Holistic Information Theory of Spatial Remote Sensing Imaging
Jianan Pan, Junbo Hao, Qixiang Gao, Xing Zhong
TL;DR
Holistic Information Theory for Spatial Remote Sensing treats the imaging chain as a unified information-transfer system, linking optical, electronic, and computational subsystems through the MTF-SNR product. The core insight is that the information capacity $I_{info}$ scales with $\sum_{(u,v)} \log_2(1+\mathrm{MTF}(u,v)\cdot\mathrm{SNR}(u,v))$, and that restoration performance is governed by the noise-power magnification $\mathrm{NPM} = \frac{1}{Z}\sum 1/\mathrm{MTF}^2$. The authors show that increasing integration time can compensate for smaller apertures, enabling low-cost, high-resolution remote sensing exemplified by the Jilin-1 constellation.
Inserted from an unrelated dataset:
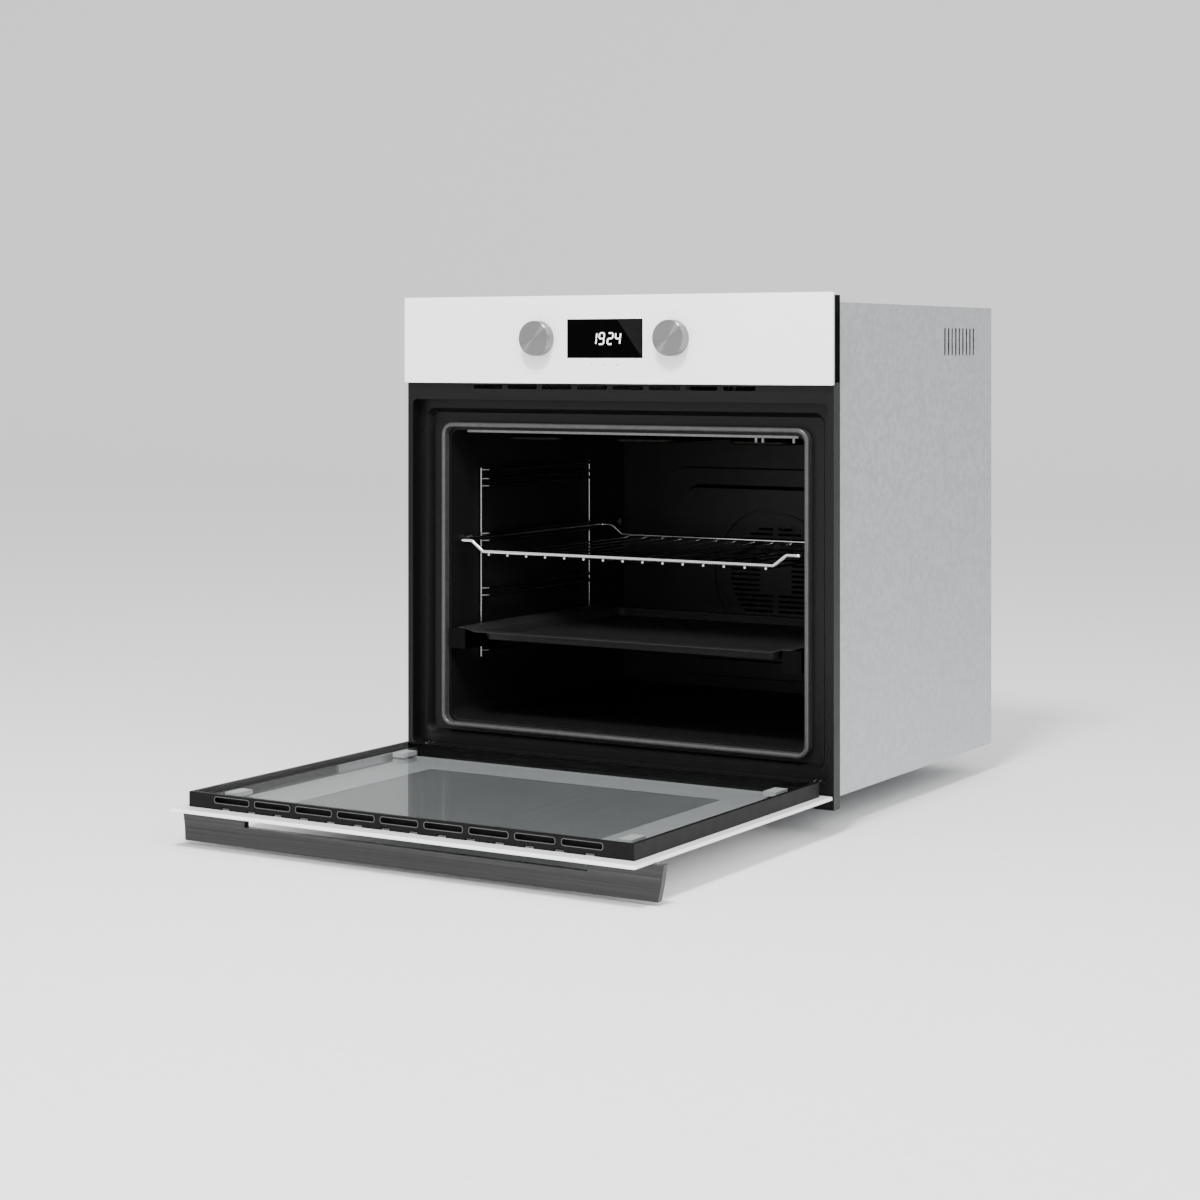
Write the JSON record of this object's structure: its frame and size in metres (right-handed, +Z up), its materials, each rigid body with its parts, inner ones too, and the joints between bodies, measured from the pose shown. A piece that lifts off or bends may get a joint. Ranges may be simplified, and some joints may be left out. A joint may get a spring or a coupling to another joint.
{
  "type": "built-in wall oven",
  "caption": "Built-in electric wall oven with a white glass front, two knobs, a clock window and a drop-down glass door with a bar handle, holding a wire shelf and a baking tray.",
  "frame": {"origin": "middle of the front at the niche floor: Y = 0 is the plane of the cabinet's front edge behind the flange, Z = 0 the niche floor", "axes": "+X to the right seen from the front, +Y into the oven, +Z up; the open door reaches to -Y"},
  "size_m": [0.62, 1.0202, 0.6199],
  "materials": {
    "white_glass": "white print on the back of clear tempered glass",
    "black_enamel": "glossy vitreous enamel",
    "grey_enamel": "glossy vitreous enamel with fine speckle",
    "black_paint": "satin powder coat",
    "galvanised_steel": "hot-dip galvanised sheet",
    "brushed_steel": "brushed",
    "zinc_steel": "zinc-plated",
    "chromed_wire": "bright chrome",
    "element_steel": "heat-darkened tube",
    "clear_glass": "clear",
    "display_glass": "smoked, with lit digits",
    "grey_rubber": "silicone over glass braid",
    "black_plastic": "matte",
    "grey_plastic": "matte",
    "circuit_board": "lacquered",
    "aluminium": "mill finish",
    "stone_wool": "fibrous",
    "ceramic": "matte"
  },
  "bodies": {
    "oven": {"air_duct": "galvanised_steel", "base_panel": "galvanised_steel", "bottom_element": "element_steel", "cable_gland": "black_plastic", "cavity_muffle": "grey_enamel", "control_panel_glass": "white_glass", "convection_motor": "zinc_steel", "cooling_fan_housing": "galvanised_steel", "cooling_fan_motor": "zinc_steel", "display_board": "circuit_board", "display_lens": "display_glass", "door_gasket": "grey_rubber", "fan_cover": "grey_enamel", "front_frame": "black_enamel", "function_switch": "grey_plastic", "grill_element": "element_steel", "hinge_arms": "zinc_steel", "hinge_pins": "zinc_steel", "insulation": "stone_wool", "lamp_bulb": "clear_glass", "lamp_glass": "clear_glass", "lamp_holder": "ceramic", "motor_cover": "galvanised_steel", "panel_carrier": "black_plastic", "rack_studs": "zinc_steel", "rail_fixed_left": "zinc_steel", "rail_fixed_right": "zinc_steel", "rear_panel": "galvanised_steel", "ring_element": "element_steel", "roof_trim": "zinc_steel", "safety_thermostat": "ceramic", "side_panel_left": "galvanised_steel", "side_panel_right": "galvanised_steel", "side_rack_left": "chromed_wire", "side_rack_right": "chromed_wire", "temperature_probe": "zinc_steel", "temperature_switch": "grey_plastic", "terminal_block": "ceramic", "top_cover": "galvanised_steel"},
    "door": {"door_outer_glass": "white_glass", "door_middle_glass": "clear_glass", "door_inner_glass": "clear_glass", "glass_spacers": "black_plastic", "door_side_left": "black_paint", "door_side_right": "black_paint", "door_top_strip": "black_paint", "door_bottom_strip": "black_paint", "door_handle": "brushed_steel", "handle_screws": "zinc_steel", "hinge_leaves": "zinc_steel"},
    "function_knob": {"function_knob": "brushed_steel"},
    "temperature_knob": {"temperature_knob": "brushed_steel"},
    "convection_fan": {"convection_fan_wheel": "galvanised_steel"},
    "cooling_fan": {"cooling_fan_wheel": "aluminium"},
    "shelf": {"wire_shelf": "chromed_wire"},
    "tray": {"baking_tray": "black_enamel", "rail_carriage_left": "zinc_steel", "rail_carriage_right": "zinc_steel"},
    "rail_middles": {"rail_middle_left": "zinc_steel", "rail_middle_right": "zinc_steel"}
  },
  "joints": [
    {"name": "door_hinge", "type": "hinge", "parent": "oven", "child": "door", "pos_m": [0, -0.0183, 0.0103], "axis": [1, 0, 0], "range_deg": [-90, 0]},
    {"name": "tray_slide", "type": "slide", "parent": "oven", "child": "tray", "axis": [0, -1, 0], "range_m": [0, 0.3]},
    {"name": "rail_middle_slide", "type": "slide", "parent": "oven", "child": "rail_middles", "axis": [0, -1, 0], "range_m": [0, 0.15]},
    {"name": "shelf_slide", "type": "slide", "parent": "oven", "child": "shelf", "axis": [0, -1, 0], "range_m": [0, 0.2]},
    {"name": "function_knob_turn", "type": "hinge", "parent": "oven", "child": "function_knob", "pos_m": [-0.0965, -0.023, 0.5355], "axis": [0, -1, 0], "continuous": true},
    {"name": "temperature_knob_turn", "type": "hinge", "parent": "oven", "child": "temperature_knob", "pos_m": [0.0905, -0.023, 0.5355], "axis": [0, 1, 0], "range_deg": [0, 270]},
    {"name": "convection_fan_spin", "type": "hinge", "parent": "oven", "child": "convection_fan", "pos_m": [0, 0.45, 0.2145], "axis": [0, 1, 0], "continuous": true},
    {"name": "cooling_fan_spin", "type": "hinge", "parent": "oven", "child": "cooling_fan", "pos_m": [0, 0.405, 0.48], "axis": [0, 0, 1], "continuous": true}
  ],
  "couplings": [
    {"joint": "rail_middle_slide", "follows": "tray_slide", "ratio": 0.5}
  ]
}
They also present a design methodology that jointly optimizes optics, detectors, and algorithms under MSP constraints, validated by simulations and physical experiments that demonstrate consistent reconstruction quality across high- and low-MTF, high- and low-SNR configurations. This framework offers a practical pathway to cost-effective, high-resolution satellite imaging by trading optical complexity for improved signal-to-noise and integration strategies.
Abstract
To address the non-optimal global design caused by the independent optimization of optical lenses, photodetectors, and computational processing subsystems in traditional remote sensing imaging system design, this paper proposes a holistic information theory for spatial remote sensing imaging. This theory integrates the optoelectronic imaging hardware front end and computational reconstruction back end into a unified framework. It establishes a complete spatial imaging chain information transfer model with the objective of obtaining the required effective information. The paper innovatively proposes a quantifiable Modulation Transfer Function (MTF)-Signal-to-Noise Ratio (SNR) product criterion. It demonstrates that the system information transmission ability is determined by the product of MTF and SNR, and that these parameters can compensate for each other to achieve equivalent information transfer. Validation through a high-resolution Earth observation system case shows that under consistent reconstruction mean square error conditions, increasing time delay integration stages reduces optical aperture size and significantly lowers primary mirror mass. Simulations and physical experiments further indicate that by increasing integration time, low-resolution optical systems achieve reconstructed fidelity comparable to high-resolution systems. This verifies that small-aperture optical systems can achieve equivalent imaging performance by enhancing SNR. This theory has been successfully applied in the design of the Jilin-1 satellite constellation, providing a new paradigm for low-cost high-resolution remote sensing systems.